* WORK TO DO
Gather all lines in the data that hold the string "with".

* Begin RECORDS TO PROCESS *

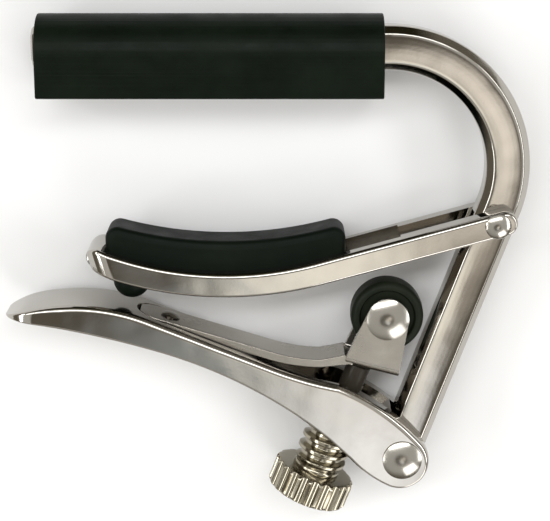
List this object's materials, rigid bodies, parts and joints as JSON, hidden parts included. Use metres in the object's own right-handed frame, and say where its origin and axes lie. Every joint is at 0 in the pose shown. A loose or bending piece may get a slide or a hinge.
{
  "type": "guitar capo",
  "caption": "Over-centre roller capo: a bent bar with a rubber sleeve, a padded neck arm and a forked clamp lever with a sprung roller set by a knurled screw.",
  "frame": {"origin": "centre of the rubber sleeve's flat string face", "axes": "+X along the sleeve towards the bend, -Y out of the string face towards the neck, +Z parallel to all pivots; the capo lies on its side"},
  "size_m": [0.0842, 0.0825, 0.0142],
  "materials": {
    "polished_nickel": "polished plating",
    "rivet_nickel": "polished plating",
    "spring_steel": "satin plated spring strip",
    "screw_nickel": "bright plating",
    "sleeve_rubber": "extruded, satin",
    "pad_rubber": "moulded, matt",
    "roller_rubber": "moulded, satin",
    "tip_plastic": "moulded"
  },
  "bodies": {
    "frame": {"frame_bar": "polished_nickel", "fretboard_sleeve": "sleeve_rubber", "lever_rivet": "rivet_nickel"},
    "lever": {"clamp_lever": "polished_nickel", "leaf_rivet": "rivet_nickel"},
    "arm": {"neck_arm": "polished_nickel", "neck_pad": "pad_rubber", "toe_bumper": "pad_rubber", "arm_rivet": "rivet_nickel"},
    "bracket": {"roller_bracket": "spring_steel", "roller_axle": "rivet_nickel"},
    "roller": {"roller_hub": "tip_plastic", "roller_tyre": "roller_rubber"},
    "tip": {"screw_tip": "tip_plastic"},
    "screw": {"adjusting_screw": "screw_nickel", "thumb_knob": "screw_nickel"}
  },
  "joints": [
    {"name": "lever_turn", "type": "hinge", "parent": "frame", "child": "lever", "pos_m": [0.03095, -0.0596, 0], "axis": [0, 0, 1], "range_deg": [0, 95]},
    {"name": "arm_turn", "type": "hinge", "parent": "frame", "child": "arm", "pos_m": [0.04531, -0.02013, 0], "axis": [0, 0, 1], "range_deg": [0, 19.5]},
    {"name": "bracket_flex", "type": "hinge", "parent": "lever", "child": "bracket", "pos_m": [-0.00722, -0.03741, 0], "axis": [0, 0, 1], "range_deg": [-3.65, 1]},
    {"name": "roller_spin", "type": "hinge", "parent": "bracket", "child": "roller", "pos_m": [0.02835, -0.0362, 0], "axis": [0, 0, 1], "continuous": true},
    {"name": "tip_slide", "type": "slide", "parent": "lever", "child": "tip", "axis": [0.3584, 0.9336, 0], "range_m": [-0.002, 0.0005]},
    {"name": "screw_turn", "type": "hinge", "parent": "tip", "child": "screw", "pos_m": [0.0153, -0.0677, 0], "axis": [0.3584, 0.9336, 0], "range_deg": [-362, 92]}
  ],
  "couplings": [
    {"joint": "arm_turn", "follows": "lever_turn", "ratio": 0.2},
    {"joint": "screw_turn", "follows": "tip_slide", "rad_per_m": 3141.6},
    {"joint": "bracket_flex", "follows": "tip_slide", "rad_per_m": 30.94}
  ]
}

* End RECORDS TO PROCESS *
* Begin RECORDS TO PROCESS *

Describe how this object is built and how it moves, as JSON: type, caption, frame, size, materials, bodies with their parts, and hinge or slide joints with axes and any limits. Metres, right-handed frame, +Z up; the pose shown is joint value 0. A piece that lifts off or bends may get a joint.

* End RECORDS TO PROCESS *
* Begin RECORDS TO PROCESS *

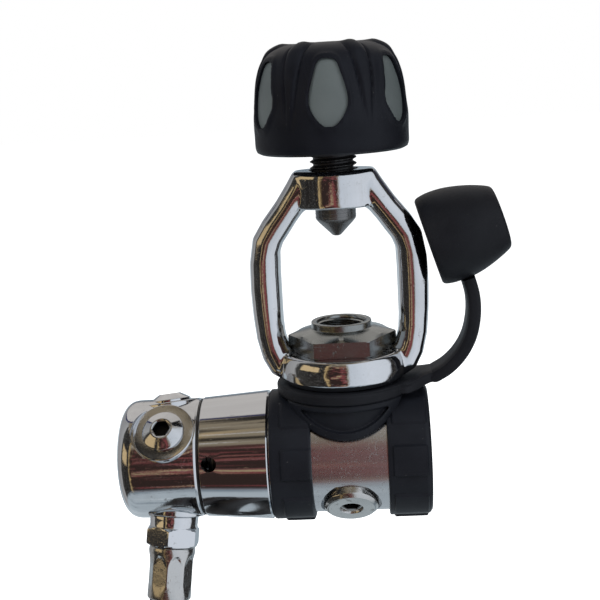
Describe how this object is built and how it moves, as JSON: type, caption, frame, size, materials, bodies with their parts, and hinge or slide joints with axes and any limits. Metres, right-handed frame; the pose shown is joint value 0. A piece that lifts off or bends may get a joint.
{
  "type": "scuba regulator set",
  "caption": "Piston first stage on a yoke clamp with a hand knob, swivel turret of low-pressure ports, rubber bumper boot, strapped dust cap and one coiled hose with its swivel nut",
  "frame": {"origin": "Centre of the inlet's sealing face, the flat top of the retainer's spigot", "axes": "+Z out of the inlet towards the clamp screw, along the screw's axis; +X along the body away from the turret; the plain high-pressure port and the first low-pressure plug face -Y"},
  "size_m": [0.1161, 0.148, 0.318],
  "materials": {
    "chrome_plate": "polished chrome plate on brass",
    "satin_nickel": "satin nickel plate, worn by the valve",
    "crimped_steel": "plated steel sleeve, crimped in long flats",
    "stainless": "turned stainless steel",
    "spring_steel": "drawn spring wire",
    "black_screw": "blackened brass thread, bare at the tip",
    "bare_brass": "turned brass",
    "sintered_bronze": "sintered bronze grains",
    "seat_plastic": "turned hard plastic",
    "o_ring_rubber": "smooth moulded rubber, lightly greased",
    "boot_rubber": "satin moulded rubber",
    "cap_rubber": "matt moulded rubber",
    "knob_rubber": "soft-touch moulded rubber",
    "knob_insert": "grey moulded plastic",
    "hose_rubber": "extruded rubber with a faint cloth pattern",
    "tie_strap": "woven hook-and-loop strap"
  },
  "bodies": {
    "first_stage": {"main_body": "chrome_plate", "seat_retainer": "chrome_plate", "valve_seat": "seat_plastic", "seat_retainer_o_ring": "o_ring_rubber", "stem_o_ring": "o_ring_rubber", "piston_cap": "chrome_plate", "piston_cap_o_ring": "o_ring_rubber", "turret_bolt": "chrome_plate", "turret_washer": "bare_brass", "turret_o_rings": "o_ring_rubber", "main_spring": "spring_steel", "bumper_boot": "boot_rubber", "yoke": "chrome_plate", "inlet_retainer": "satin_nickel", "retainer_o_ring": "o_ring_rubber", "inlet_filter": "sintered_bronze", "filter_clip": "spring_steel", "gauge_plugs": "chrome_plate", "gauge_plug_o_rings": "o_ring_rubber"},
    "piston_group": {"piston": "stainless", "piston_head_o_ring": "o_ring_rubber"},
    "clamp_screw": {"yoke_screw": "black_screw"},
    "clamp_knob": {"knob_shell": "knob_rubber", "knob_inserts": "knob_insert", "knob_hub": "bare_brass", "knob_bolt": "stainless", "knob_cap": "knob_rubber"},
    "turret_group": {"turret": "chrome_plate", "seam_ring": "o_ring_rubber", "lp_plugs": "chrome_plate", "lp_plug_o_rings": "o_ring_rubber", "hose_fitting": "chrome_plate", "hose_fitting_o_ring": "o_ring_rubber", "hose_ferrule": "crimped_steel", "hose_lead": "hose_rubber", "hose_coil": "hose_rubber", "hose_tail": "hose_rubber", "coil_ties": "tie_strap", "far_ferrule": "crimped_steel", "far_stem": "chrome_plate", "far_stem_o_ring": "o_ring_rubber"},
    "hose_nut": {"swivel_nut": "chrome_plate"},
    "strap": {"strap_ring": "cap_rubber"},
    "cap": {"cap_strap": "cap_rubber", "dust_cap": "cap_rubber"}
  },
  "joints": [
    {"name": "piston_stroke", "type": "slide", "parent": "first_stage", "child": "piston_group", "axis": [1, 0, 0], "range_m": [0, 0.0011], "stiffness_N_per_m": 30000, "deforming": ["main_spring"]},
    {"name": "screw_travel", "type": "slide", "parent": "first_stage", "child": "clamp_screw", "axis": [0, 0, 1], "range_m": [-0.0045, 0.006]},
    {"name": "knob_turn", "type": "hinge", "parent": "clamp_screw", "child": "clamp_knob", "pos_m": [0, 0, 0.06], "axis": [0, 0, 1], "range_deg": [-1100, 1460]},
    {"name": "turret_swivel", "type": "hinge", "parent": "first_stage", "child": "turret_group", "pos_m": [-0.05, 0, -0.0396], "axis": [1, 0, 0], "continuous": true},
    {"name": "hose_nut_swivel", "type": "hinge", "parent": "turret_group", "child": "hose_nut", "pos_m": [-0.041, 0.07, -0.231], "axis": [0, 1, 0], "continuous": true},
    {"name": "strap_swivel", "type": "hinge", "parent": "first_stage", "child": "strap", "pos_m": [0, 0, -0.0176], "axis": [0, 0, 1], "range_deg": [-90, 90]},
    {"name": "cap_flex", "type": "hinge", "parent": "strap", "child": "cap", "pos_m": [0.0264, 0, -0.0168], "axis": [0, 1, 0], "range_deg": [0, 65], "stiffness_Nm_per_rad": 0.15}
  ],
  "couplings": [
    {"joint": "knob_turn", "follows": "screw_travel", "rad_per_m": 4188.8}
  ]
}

* End RECORDS TO PROCESS *

* REPLY TO THE TASK
  "caption": "Over-centre roller capo: a bent bar with a rubber sleeve, a padded neck arm and a forked clamp lever with a sprung roller set by a knurled screw.",
Describe how this object is built and how it moves, as JSON: type, caption, frame, size, materials, bodies with their parts, and hinge or slide joints with axes and any limits. Metres, right-handed frame, +Z up; the pose shown is joint value 0. A piece that lifts off or bends may get a joint.
Describe how this object is built and how it moves, as JSON: type, caption, frame, size, materials, bodies with their parts, and hinge or slide joints with axes and any limits. Metres, right-handed frame; the pose shown is joint value 0. A piece that lifts off or bends may get a joint.
  "caption": "Piston first stage on a yoke clamp with a hand knob, swivel turret of low-pressure ports, rubber bumper boot, strapped dust cap and one coiled hose with its swivel nut",
    "hose_rubber": "extruded rubber with a faint cloth pattern",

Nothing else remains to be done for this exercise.